Nexus (HOLOYOLO)  - 
 
Ok I decided to give Android a try so I gifted myself a Nexus 7 (wi-fi only version) for Christmas.  I've been an Apple guy for the past 6 years or so but I wanted to give Android a try, I liked the idea of being able to customize the device. So I figured an Android tablet is probably the best place to start, if I don't like it I still have my iPhone.

My initial impression is the device is very responsive, quick and has a very nice display. The Google Play store is very nice and there are a ton of apps, so far SwiftKey has been the biggest standout.

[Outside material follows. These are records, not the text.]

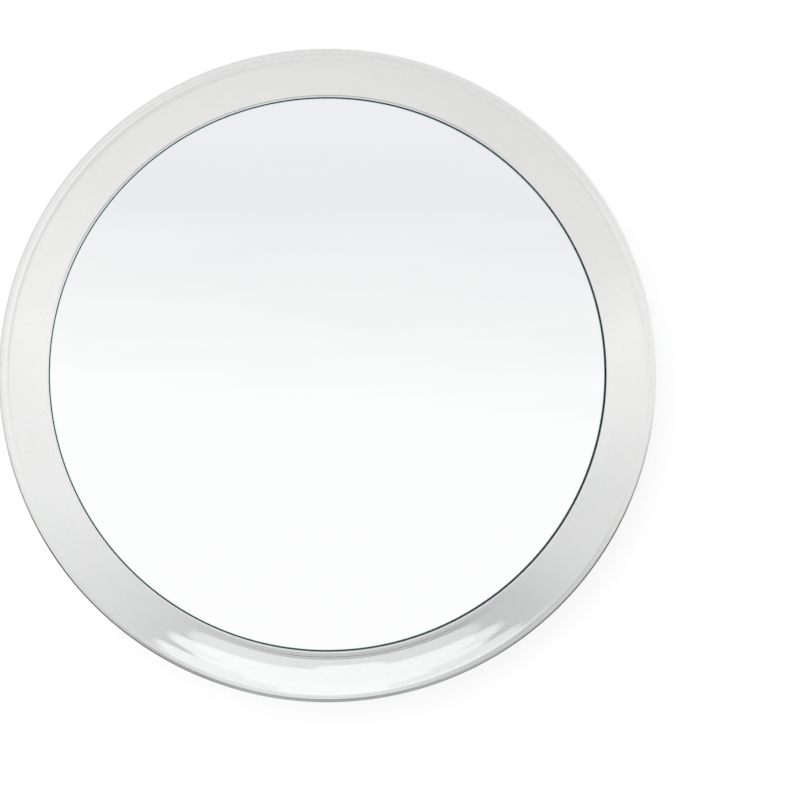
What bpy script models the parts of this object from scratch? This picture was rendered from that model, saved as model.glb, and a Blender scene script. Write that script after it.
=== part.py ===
"""Round concave magnifying mirror for a wall, held by three suction cups in keyholes.

The wall is the plane y = 0 and the mirror looks along -Y, with +Z up. Everything is modelled in a
working frame whose X is the part's X, whose Y is the part's Z and whose Z is the height off the wall,
and one empty turns that frame into place.
"""

import math

import bmesh
import bpy
from mathutils import Matrix

MM = 0.001

# Shared gaps.
CLEARANCE = 0.3 * MM
OVERRUN = 1.0 * MM
MERGE_DISTANCE = 0.01 * MM

# Mirror glass, a slice of a hollow sphere.
GLASS_RADIUS = 64.8 * MM
GLASS_THICKNESS = 2.0 * MM
GLASS_CURVE_RADIUS = 502.0 * MM
GLASS_CHAMFER = 0.4 * MM
FILM_THICKNESS = 0.3 * MM
FILM_INSET = 0.6 * MM
TAPE_THICKNESS = 1.0 * MM
TAPE_WIDTH = 5.0 * MM
TAPE_INSET = 0.8 * MM
PAD_MARGIN = 8.0 * MM

# Front bezel: a pocket for the glass, a slightly hollow slope, a rounded lip and a skirt.
GLASS_GAP = 0.3 * MM
BEZEL_WIDTH = 11.1 * MM
BEZEL_WALL = 2.2 * MM
RIM_WIDTH = 0.6 * MM
RIM_RISE = 0.9 * MM
RIM_CHAMFER = 0.25 * MM
COVE_START_SLOPE = math.radians(21.0)
DISH_DEPTH = 6.0 * MM
LIP_WIDTH = 1.5 * MM
LIP_DROP = 0.25 * MM
LIP_ROUND = 1.0 * MM
SKIRT_HEIGHT = 8.6 * MM
SKIRT_WALL = 1.4 * MM
POCKET_WALL = 1.8 * MM
SEAT_WIDTH = 8.1 * MM
SEAT_THICKNESS = 2.0 * MM
BOSS_RADIUS = 3.3 * MM
BOSS_BORE_RADIUS = 1.5 * MM
BOSS_SKIN = 0.8 * MM

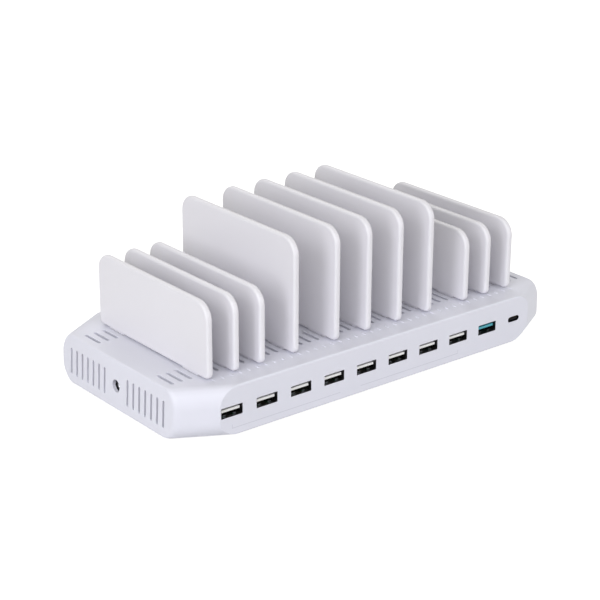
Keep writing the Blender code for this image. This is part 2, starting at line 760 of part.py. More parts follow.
def heat_sink(mat):
    """Finned block with its fins along X."""
    half_length = board_half * SINK_LENGTH_SHARE
    depth = board_depth * SINK_DEPTH_SHARE
    middle = board_place(0, SINK_Y_SHARE)[1]
    front = middle - depth / 2
    pitch = depth / (SINK_FINS - 1 + SINK_FIN_SHARE)
    fin = pitch * SINK_FIN_SHARE
    base_top = mount_z + SINK_BASE
    fin_top = mount_z + SINK_HEIGHT
    profile = [(front + depth, mount_z), (front, mount_z)]
    for i in range(SINK_FINS):
        start = front + pitch * i
        if i:
            profile.append((start, base_top))
        profile += [(start, fin_top), (start + fin, fin_top)]
        if i < SINK_FINS - 1:
            profile.append((start + fin, base_top))
    bm = bmesh.new()
    add_prism(bm, [(-half_length, y, z) for y, z in profile], (2 * half_length, 0, 0))
    make_object("heat_sink", bm, mat)


# Dividers


def divider_outline(x, rise, inset):
    """Rounded outline of a plate, drawn in by inset, at one x."""
    low = deck_z + DIVIDER_UNDER_GAP
    high = deck_z + rise
    corners = (
        (divider_front_y, low, DIVIDER_BASE_RADIUS, DIVIDER_BASE_STEPS, 180),
        (divider_rear_y, low, DIVIDER_BASE_RADIUS, DIVIDER_BASE_STEPS, 270),
        (divider_rear_y, high, DIVIDER_TOP_RADIUS, DIVIDER_TOP_STEPS, 0),
        (divider_front_y, high, DIVIDER_TOP_RADIUS, DIVIDER_TOP_STEPS, 90),
    )
    points = []
    for y, z, radius, steps, start in corners:
        middle_y = y + radius if y == divider_front_y else y - radius
        middle_z = z + radius if z == low else z - radius
        for i in range(steps + 1):
            angle = math.radians(start + 90 * i / steps)
            reach = radius - inset
            points.append((x, middle_y + reach * math.cos(angle), middle_z + reach * math.sin(angle)))
    return points


def add_divider_plate(bm, x, rise):
    """Add a plate with rounded edges all round."""
    half = DIVIDER_THICKNESS / 2
    rings = []
    for i in range(DIVIDER_EDGE_STEPS + 1):
        angle = math.pi / 2 * i / DIVIDER_EDGE_STEPS
        inset = DIVIDER_EDGE_ROUND * (1 - math.sin(angle))
        out = half - DIVIDER_EDGE_ROUND * (1 - math.cos(angle))
        rings.append((out, inset))
    sections = [(-out, inset) for out, inset in rings] + list(reversed(rings))
    add_loft(bm, [divider_outline(x + out, rise, inset) for out, inset in sections])


def add_divider_tabs(bm, x):
    """Add the two feet on the deck with the tabs that reach down through the slits."""
    tab_half = SLIT_WIDTH / 2 - CLEARANCE
    foot_half = DIVIDER_THICKNESS / 2 - TAB_FOOT_SETBACK
    foot_z = deck_z + CLEARANCE
    top = deck_z + DIVIDER_UNDER_GAP + TAB_ROOT
    right = [
        (tab_half, deck_z - TAB_DEPTH),
        (tab_half, foot_z),
        (foot_half, foot_z),
        (foot_half, top),
    ]
    profile = right + [(-dx, z) for dx, z in reversed(right)]
    for slit_y in (front_slit_y, rear_slit_y):
        y = slit_y + CLEARANCE
        add_prism(bm, [(x + dx, y, z) for dx, z in profile], (0, SLIT_LENGTH - 2 * CLEARANCE, 0))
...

However, this is a mobile devices and is meant to be taken on the road, did I mention I travel a lot. I spend about 14 days in hotels each month, sometimes more in multiple time zones. Much to my surprise the clock doesn't update to local time, remember those old flip phones? Even those clocks updated. Another glaring problem is the device looses connection with hotel servers (the ones that require you to go to a sign in page and input a pass code or purchase the service). I get it the hotels kick you after a short downtime and require you to log back on which should be no big deal but the browser won't go back to the sign in page. I read on a forum that you can use the Dolphin browser in desktop mode to get the sign in page but it doesn't work for me.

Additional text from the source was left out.